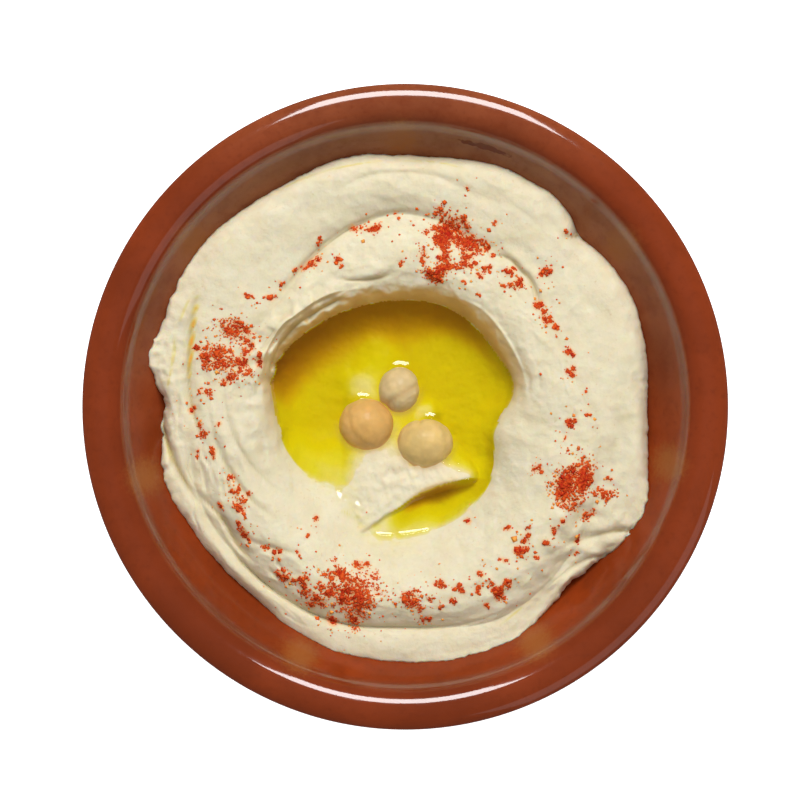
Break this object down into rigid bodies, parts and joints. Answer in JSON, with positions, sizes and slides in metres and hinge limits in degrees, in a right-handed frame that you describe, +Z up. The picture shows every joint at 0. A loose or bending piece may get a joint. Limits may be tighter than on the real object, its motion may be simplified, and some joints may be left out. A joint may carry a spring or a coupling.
{
  "type": "bowl of hummus",
  "caption": "Round glazed clay bowl of swirled hummus with a well of olive oil, chickpeas and a dusting of red spice.",
  "frame": {"origin": "centre of the bowl's flat base, on the surface it stands on", "axes": "+Z up along the bowl's axis; the well's tongue of hummus points towards +X and -Y"},
  "size_m": [0.14, 0.14, 0.038],
  "materials": {
    "glazed_clay": "clear glaze over red-brown clay, glossy, with pale golden dabs of slip inside",
    "hummus": "smooth thick paste, satin, pale cream",
    "olive_oil": "clear golden-green oil, wet gloss",
    "chickpea": "boiled chickpea skin, satin",
    "paprika": "dry red ground spice, matte"
  },
  "bodies": {
    "root": {"bowl": "glazed_clay", "hummus": "hummus", "oil": "olive_oil", "chickpea_left": "chickpea", "chickpea_top": "chickpea", "chickpea_right": "chickpea"}
  },
  "joints": []
}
_____
## Exercise objective
Reproduce every line above without error.

## Expected answer
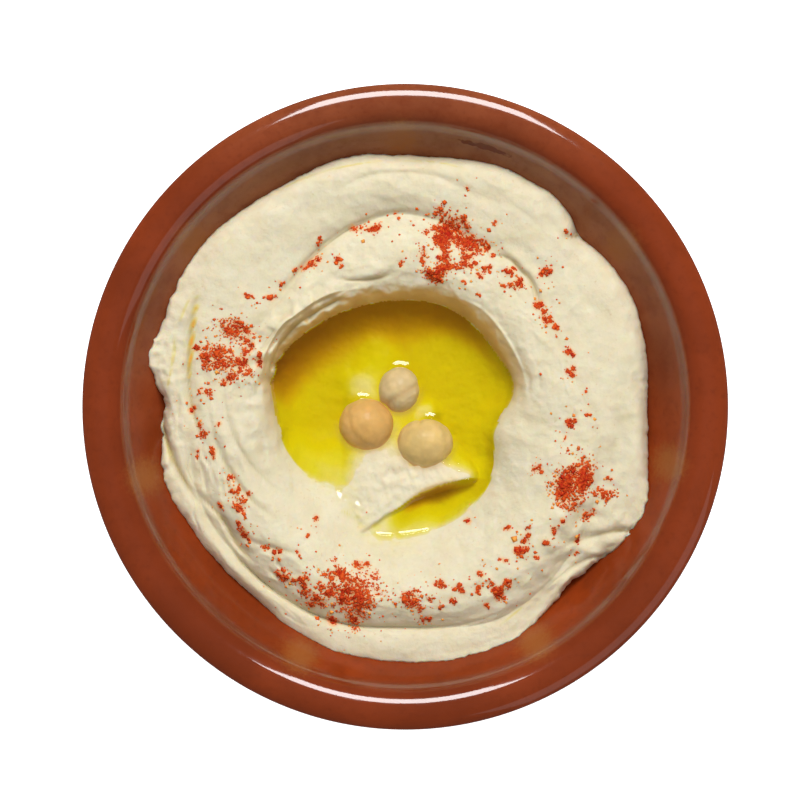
Break this object down into rigid bodies, parts and joints. Answer in JSON, with positions, sizes and slides in metres and hinge limits in degrees, in a right-handed frame that you describe, +Z up. The picture shows every joint at 0. A loose or bending piece may get a joint. Limits may be tighter than on the real object, its motion may be simplified, and some joints may be left out. A joint may carry a spring or a coupling.
{
  "type": "bowl of hummus",
  "caption": "Round glazed clay bowl of swirled hummus with a well of olive oil, chickpeas and a dusting of red spice.",
  "frame": {"origin": "centre of the bowl's flat base, on the surface it stands on", "axes": "+Z up along the bowl's axis; the well's tongue of hummus points towards +X and -Y"},
  "size_m": [0.14, 0.14, 0.038],
  "materials": {
    "glazed_clay": "clear glaze over red-brown clay, glossy, with pale golden dabs of slip inside",
    "hummus": "smooth thick paste, satin, pale cream",
    "olive_oil": "clear golden-green oil, wet gloss",
    "chickpea": "boiled chickpea skin, satin",
    "paprika": "dry red ground spice, matte"
  },
  "bodies": {
    "root": {"bowl": "glazed_clay", "hummus": "hummus", "oil": "olive_oil", "chickpea_left": "chickpea", "chickpea_top": "chickpea", "chickpea_right": "chickpea"}
  },
  "joints": []
}